## Exercise material
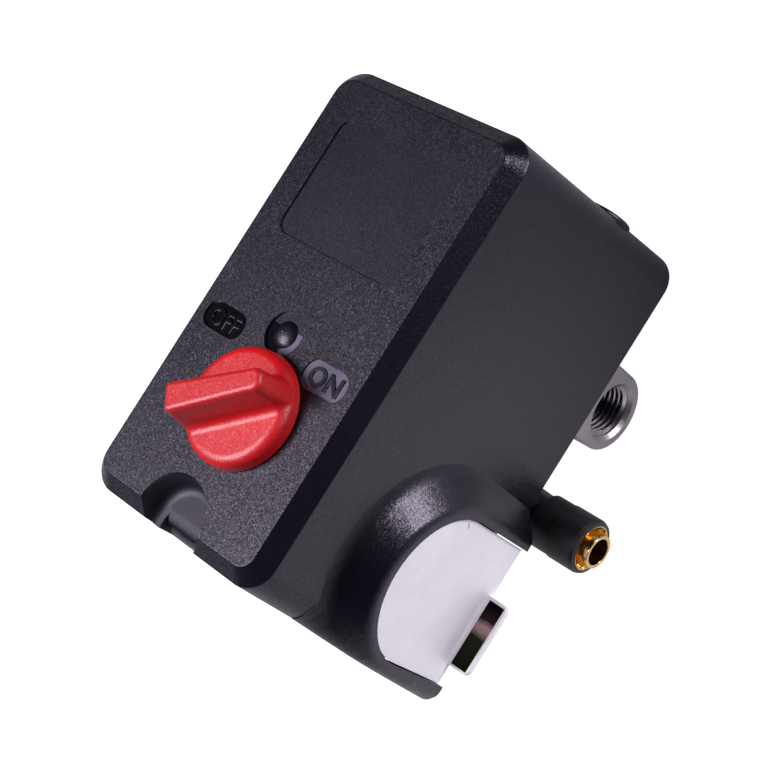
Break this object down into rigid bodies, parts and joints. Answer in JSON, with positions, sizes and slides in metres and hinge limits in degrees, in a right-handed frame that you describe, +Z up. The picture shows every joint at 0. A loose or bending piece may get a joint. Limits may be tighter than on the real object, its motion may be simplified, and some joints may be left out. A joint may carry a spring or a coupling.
{
  "type": "pressure switch",
  "caption": "Box-shaped air compressor pressure switch with a black bevelled cover, a red turn knob, a threaded manifold underneath and an unloader tube fitting at the side.",
  "frame": {"origin": "centre of the tank inlet mouth, on the underside of the manifold", "axes": "+Z up out of the cover face, +Y along the cover away from the knob, +X to the side with the unloader fitting"},
  "size_m": [0.086, 0.115, 0.111],
  "materials": {
    "black_cover": "spark-eroded texture, satin black ABS",
    "red_knob": "fine-textured red nylon",
    "zinc_sheet": "bright zinc plated",
    "die_cast": "as-cast zinc alloy, matt grey",
    "rubber_black": "matt",
    "steel_plated": "zinc plated",
    "spring_steel": "drawn wire",
    "phenolic": "moulded phenolic",
    "brass_parts": "turned brass",
    "copper_parts": "copper strip",
    "nylon_black": "matt black nylon",
    "pom_white": "white acetal"
  },
  "bodies": {
    "root": {"base_frame": "zinc_sheet", "bridge_screws": "steel_plated", "bushing_locknuts": "nylon_black", "cable_bushings": "nylon_black", "contact_block": "phenolic", "contact_block_screws": "steel_plated", "cover": "black_cover", "cover_screws": "steel_plated", "diaphragm": "rubber_black", "earth_screw": "brass_parts", "fixed_contacts": "copper_parts", "flange_screws": "steel_plated", "pivot_clips": "spring_steel", "pivot_pin": "steel_plated", "pressure_manifold": "die_cast", "range_spring": "spring_steel", "spring_bridge": "zinc_sheet", "terminal_screws": "steel_plated", "tube_fitting_body": "nylon_black", "tube_fitting_insert": "brass_parts", "tube_o_ring": "rubber_black", "unloader_body": "brass_parts", "unloader_screws": "steel_plated"},
    "knob": {"control_knob": "red_knob", "knob_retaining_ring": "spring_steel", "cam_shaft": "pom_white"},
    "piston": {"piston": "pom_white"},
    "lever": {"main_lever": "steel_plated", "spring_seat": "steel_plated", "contact_carrier": "phenolic", "moving_contacts": "copper_parts", "carrier_rivets": "brass_parts"},
    "unloader_pin": {"unloader_pin": "steel_plated"},
    "collet": {"release_collet": "brass_parts"},
    "spring_plate": {"spring_plate": "steel_plated"},
    "range_screw": {"range_screw": "steel_plated"}
  },
  "joints": [
    {"name": "knob_turn", "type": "hinge", "parent": "root", "child": "knob", "pos_m": [0.0028, -0.0442, 0.0973], "axis": [0, 0, 1], "range_deg": [0, 100]},
    {"name": "piston_lift", "type": "slide", "parent": "root", "child": "piston", "axis": [0, 0, 1], "range_m": [0, 0.0012]},
    {"name": "lever_tilt", "type": "hinge", "parent": "root", "child": "lever", "pos_m": [0, 0.0257, 0.037], "axis": [-1, 0, 0], "range_deg": [0, 2.8], "deforming": ["range_spring"]},
    {"name": "unloader_pin_lift", "type": "slide", "parent": "root", "child": "unloader_pin", "axis": [0, 0, 1], "range_m": [0, 0.0027]},
    {"name": "collet_press", "type": "slide", "parent": "root", "child": "collet", "axis": [-1, 0, 0], "range_m": [0, 0.001]},
    {"name": "spring_plate_travel", "type": "slide", "parent": "root", "child": "spring_plate", "axis": [0, 0, 1], "range_m": [-0.00125, 0.00125]},
    {"name": "range_screw_turn", "type": "hinge", "parent": "spring_plate", "child": "range_screw", "pos_m": [0, 0, 0.082], "axis": [0, 0, 1], "range_deg": [-360, 360]}
  ],
  "couplings": [
    {"joint": "lever_tilt", "follows": "piston_lift", "rad_per_m": 38.91},
    {"joint": "unloader_pin_lift", "follows": "piston_lift", "ratio": 2.1479},
    {"joint": "range_screw_turn", "follows": "spring_plate_travel", "rad_per_m": 5026.5}
  ]
}
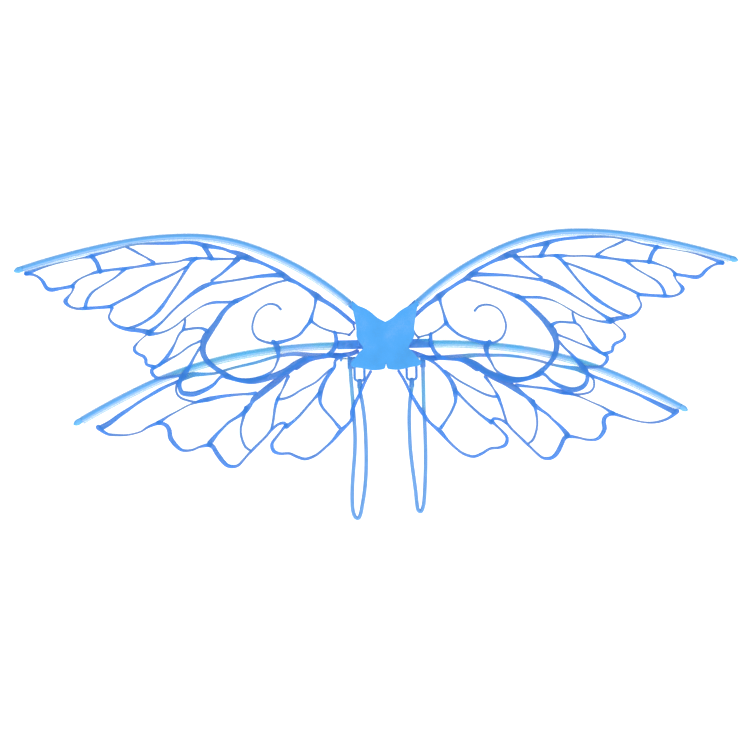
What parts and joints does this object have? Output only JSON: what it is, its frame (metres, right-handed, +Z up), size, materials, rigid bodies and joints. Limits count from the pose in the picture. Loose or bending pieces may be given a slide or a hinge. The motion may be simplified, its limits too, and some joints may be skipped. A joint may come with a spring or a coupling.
{
  "type": "fairy wings",
  "caption": "Four clear film wings with blue veins on curved rods, two hinged arms on a butterfly-covered hub, elastic shoulder straps.",
  "frame": {"origin": "middle of the back pad's face that rests on the wearer's back", "axes": "+Z up, +X to the right of someone looking at the outer side, +Y towards the wearer; the wings spread along X"},
  "size_m": [0.8728, 0.032, 0.3471],
  "materials": {
    "cover_foam": "matte EVA foam sheet, light blue",
    "hub_shell": "moulded translucent blue plastic",
    "steel": "drawn steel wire and screws",
    "pad_foam": "soft foam pad, pale blue",
    "fitting_plastic": "small moulded fittings, blue",
    "arm_plastic": "moulded translucent blue plastic",
    "plug_plastic": "moulded root plug, light blue",
    "rod_plastic": "flexible translucent rod, light blue",
    "sleeve_film": "clear blue film sleeve",
    "wing_film": "clear film with printed blue veins",
    "tip_plastic": "moulded rod tip",
    "link_plastic": "translucent blue link",
    "strap_elastic": "round braided elastic cord"
  },
  "bodies": {
    "hub": {"cover_butterfly": "cover_foam", "hub_front": "hub_shell", "hub_back": "hub_shell", "hub_screws": "steel", "back_pad": "pad_foam", "hinge_pin_left": "steel", "hinge_pin_right": "steel", "strap_bar": "steel", "bar_caps": "fitting_plastic"},
    "arm_left": {"arm_left": "arm_plastic"},
    "upper_wing_left": {"upper_plug_left": "plug_plastic", "upper_rod_left": "rod_plastic", "upper_sleeve_left": "sleeve_film", "upper_film_left": "wing_film", "upper_tip_left": "tip_plastic"},
    "lower_wing_left": {"lower_plug_left": "plug_plastic", "lower_rod_left": "rod_plastic", "lower_sleeve_left": "sleeve_film", "lower_film_left": "wing_film", "lower_tip_left": "tip_plastic"},
    "strap_left": {"strap_link_left": "link_plastic", "strap_eye_left": "fitting_plastic", "strap_tab_left": "fitting_plastic", "strap_cord_left": "strap_elastic"},
    "arm_right": {"arm_right": "arm_plastic"},
    "upper_wing_right": {"upper_plug_right": "plug_plastic", "upper_rod_right": "rod_plastic", "upper_sleeve_right": "sleeve_film", "upper_film_right": "wing_film", "upper_tip_right": "tip_plastic"},
    "lower_wing_right": {"lower_plug_right": "plug_plastic", "lower_rod_right": "rod_plastic", "lower_sleeve_right": "sleeve_film", "lower_film_right": "wing_film", "lower_tip_right": "tip_plastic"},
    "strap_right": {"strap_link_right": "link_plastic", "strap_eye_right": "fitting_plastic", "strap_tab_right": "fitting_plastic", "strap_cord_right": "strap_elastic"}
  },
  "joints": [
    {"name": "flap_left", "type": "hinge", "parent": "hub", "child": "arm_left", "pos_m": [-0.017, -0.012, 0], "axis": [0, 0, 1], "range_deg": [0, 20]},
    {"name": "upper_pull_left", "type": "slide", "parent": "arm_left", "child": "upper_wing_left", "axis": [-0.7431, 0, 0.6691], "range_m": [0, 0.018]},
    {"name": "lower_pull_left", "type": "slide", "parent": "arm_left", "child": "lower_wing_left", "axis": [-1, 0, 0], "range_m": [0, 0.018]},
    {"name": "strap_swing_left", "type": "hinge", "parent": "hub", "child": "strap_left", "pos_m": [-0.037, -0.0036, -0.022], "axis": [1, 0, 0], "range_deg": [0, 120]},
    {"name": "flap_right", "type": "hinge", "parent": "hub", "child": "arm_right", "pos_m": [0.017, -0.012, 0], "axis": [0, 0, -1], "range_deg": [0, 20]},
    {"name": "upper_pull_right", "type": "slide", "parent": "arm_right", "child": "upper_wing_right", "axis": [0.7431, 0, 0.6691], "range_m": [0, 0.018]},
    {"name": "lower_pull_right", "type": "slide", "parent": "arm_right", "child": "lower_wing_right", "axis": [1, 0, 0], "range_m": [0, 0.018]},
    {"name": "strap_swing_right", "type": "hinge", "parent": "hub", "child": "strap_right", "pos_m": [0.037, -0.0036, -0.022], "axis": [1, 0, 0], "range_deg": [0, 120]}
  ]
}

## Direction
Going through the records above, state how many lines carry "rigid", with no other text.

## Right answer
2